Moreover, even assuming that the offer of settlement in that form was capable
of being accepted, the trial court also found that it was not made in good faith. Once
a prevailing party demonstrates, as here, that OCGA § 9-11-68 applies, the trial court
“shall order the payment of attorney’s fees and expenses of litigation[.]” OCGA §
9-11-68 (d) (1). However, such an award may be disallowed where the trial court finds
the settlement offer was not made in good faith. See OCGA § 9-11-68 (d) (2).
Just as the jury determines the reasonableness of an insurer’s response to a request to settle within policy limits, the trial court determines the reasonableness of an insurer’s offer to settle.
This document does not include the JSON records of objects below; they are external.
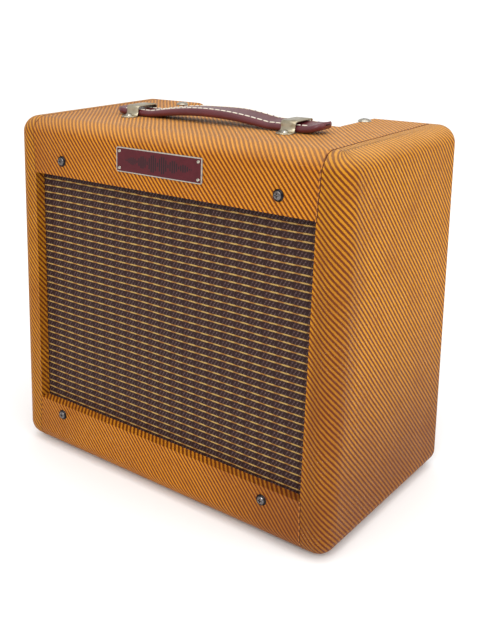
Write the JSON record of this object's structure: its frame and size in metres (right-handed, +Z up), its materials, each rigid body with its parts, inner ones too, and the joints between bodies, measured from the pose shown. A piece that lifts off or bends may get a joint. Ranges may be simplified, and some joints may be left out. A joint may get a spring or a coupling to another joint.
{
  "type": "guitar amplifier",
  "caption": "Small tweed-covered valve combo amplifier for guitar, with a leaning grille front, leather strap handle, recessed top control panel and open back.",
  "frame": {"origin": "centre of the footprint, on the surface the glides stand on", "axes": "+X to the right seen from the front, the grille side faces -Y, +Z up"},
  "size_m": [0.343, 0.2044, 0.3304],
  "materials": {
    "tweed": "lacquered diagonal tweed",
    "pine": "planed pine",
    "plywood": "raw plywood",
    "grille": "woven grille cloth with gold stripes",
    "black_oxide": "black oxide",
    "nickel": "aged nickel plate",
    "plate": "enamel with a bright border",
    "brass": "bright brass",
    "leather": "burgundy strap leather",
    "chassis_steel": "chrome plated steel",
    "steel": "zinc plated",
    "fibre": "waxed fibre board",
    "capacitor": "wrapped film and card",
    "resistor": "moulded carbon",
    "bakelite": "moulded bakelite",
    "glass": "clear",
    "electrode": "carbonised nickel",
    "iron": "black enamelled laminations",
    "jewel": "faceted red",
    "frame_paint": "grey hammer paint",
    "paper": "pressed felted paper",
    "cork": "cork and rubber gasket",
    "coil": "lacquered former",
    "wire": "cloth covered wire",
    "rubber": "moulded rubber"
  },
  "bodies": {
    "cabinet": {"cabinet_top": "pine", "cabinet_bottom": "pine", "cabinet_left_side": "pine", "cabinet_right_side": "pine", "front_top_rail": "plywood", "front_bottom_rail": "plywood", "front_stiles": "plywood", "tweed_cover_center": "tweed", "tweed_cover_left": "tweed", "tweed_cover_right": "tweed", "baffle_board": "plywood", "grille_cloth": "grille", "baffle_screws": "black_oxide", "baffle_cup_washers": "black_oxide", "nameplate": "plate", "nameplate_pins": "nickel", "back_cleats": "pine", "upper_back_panel": "plywood", "lower_back_panel": "plywood", "back_panel_tweed": "tweed", "back_panel_screws": "nickel", "glides": "nickel", "handle_clips": "nickel", "handle_screws": "nickel", "chassis": "chassis_steel", "chassis_screws": "nickel", "chassis_fasteners": "steel", "cord_grommets": "rubber", "circuit_board": "fibre", "capacitors": "capacitor", "resistors": "resistor", "valve_sockets": "bakelite", "valve_bases": "bakelite", "valve_glass": "glass", "valve_electrodes": "electrode", "power_transformer": "iron", "output_transformer": "iron", "input_jack_1": "nickel", "input_jack_2": "nickel", "panel_nuts": "nickel", "volume_control": "steel", "pilot_lamp_holder": "nickel", "pilot_bulb": "glass", "pilot_jewel": "jewel", "fuse_holder": "bakelite", "speaker_frame": "frame_paint", "speaker_gasket": "cork", "speaker_magnet": "frame_paint", "speaker_screws": "steel", "speaker_terminals": "fibre", "cone_suspension": "paper", "speaker_lead": "wire"},
    "volume_knob": {"volume_knob": "bakelite", "volume_shaft": "brass"},
    "speaker_cone": {"speaker_cone": "paper", "dust_cap": "paper", "voice_coil": "coil"},
    "handle_strap": {"handle_strap": "leather"},
    "fuse_cap": {"fuse_cap": "bakelite", "fuse": "glass"}
  },
  "joints": [
    {"name": "volume_turn", "type": "hinge", "parent": "cabinet", "child": "volume_knob", "pos_m": [-0.016, 0.05538, 0.305], "axis": [0, 0, -1], "range_deg": [0, 300]},
    {"name": "cone_stroke", "type": "slide", "parent": "cabinet", "child": "speaker_cone", "axis": [0, -0.9992, 0.0412], "range_m": [-0.0015, 0.0015], "stiffness_N_per_m": 3400},
    {"name": "handle_slide", "type": "slide", "parent": "cabinet", "child": "handle_strap", "axis": [1, 0, 0], "range_m": [-0.009, 0.003]},
    {"name": "fuse_cap_turn", "type": "hinge", "parent": "cabinet", "child": "fuse_cap", "pos_m": [0.058, 0.05538, 0.305], "axis": [0, 0, 1], "range_deg": [0, 60]}
  ]
}
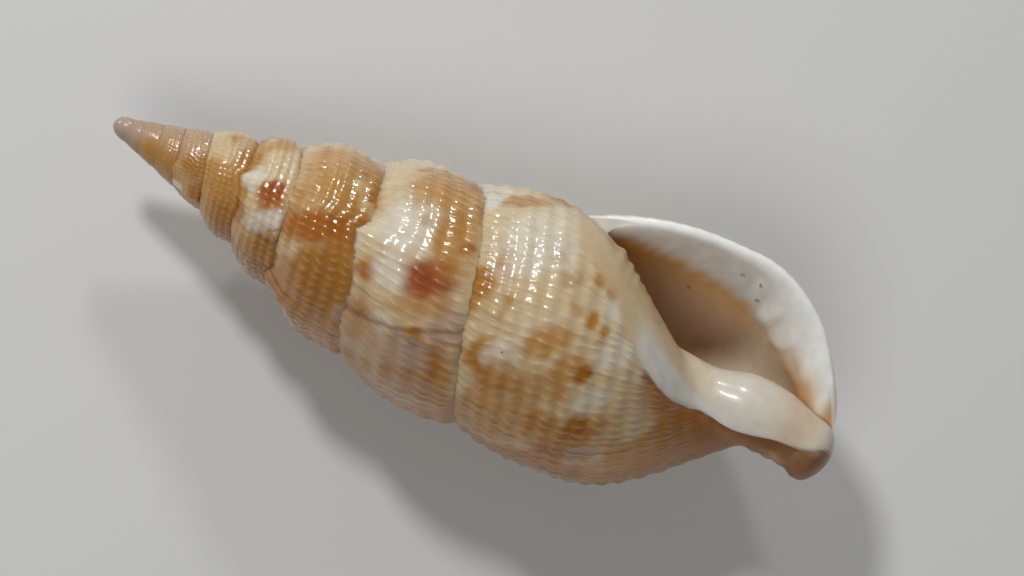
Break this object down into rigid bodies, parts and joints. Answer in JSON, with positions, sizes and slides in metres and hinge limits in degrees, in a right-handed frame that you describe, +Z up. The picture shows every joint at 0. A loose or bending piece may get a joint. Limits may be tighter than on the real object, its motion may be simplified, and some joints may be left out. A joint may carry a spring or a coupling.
{
  "type": "dwarf triton shell",
  "caption": "Slender dwarf triton seashell lying aperture up, with beaded whorls, old lip ridges and a glossy white inner lip.",
  "frame": {"origin": "middle of the footprint, on the surface that the shell lies on", "axes": "+X along the shell from the apex to the canal, +Y towards the outer lip, +Z up"},
  "size_m": [0.0622, 0.023, 0.021],
  "materials": {
    "shell": "glossy"
  },
  "bodies": {
    "root": {"shell": "shell"}
  },
  "joints": []
}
It is a factual determination, based on the trial court’s assessment of the case, the parties, the lawyers, and all of the other factors that go into such a determination, which the trial court has gathered during the progress of the case.
Great West Cas. Co. v. Bloomfield, 313 Ga. App. 180, 183 (2) (721 SE2d 173) (2011)
(citation and punctuation omitted). See also Anglin v. Smith, 358 Ga. App. 38, 40 (853
SE2d 142) (2020) (“[i]n making [a] determination that [a] settlement offer was made
in good faith, the trial court properly consider[s] the merits of the underlying case”).
16 The trial court is also “required to consider the offeror’s explanation and then
determine whether, despite consideration of the objective factors the offeror had a
subjectively reasonable belief on which to base its offer.” Richardson, 339 Ga. App. at
461 (citations and punctuation omitted).
While the trial court is required, as Smith asserts, to consider his explanation
for why he believed the offer was made in good faith, it is within the trial court’s
province to determine whether the belief was subjectively reasonable. See Richardson,
339 Ga. App. at 460.
A determination of good faith is left to the discretion of the trial court. See
Shaha, 359 Ga. App. at 615 (2). And, on appellate review, our role is limited to
determining whether the trial court exercised that discretion, and upon our review,
we are not persuaded that the trial court failed to do so.
Judgments affirmed. Markle and Hodges, JJ., concur.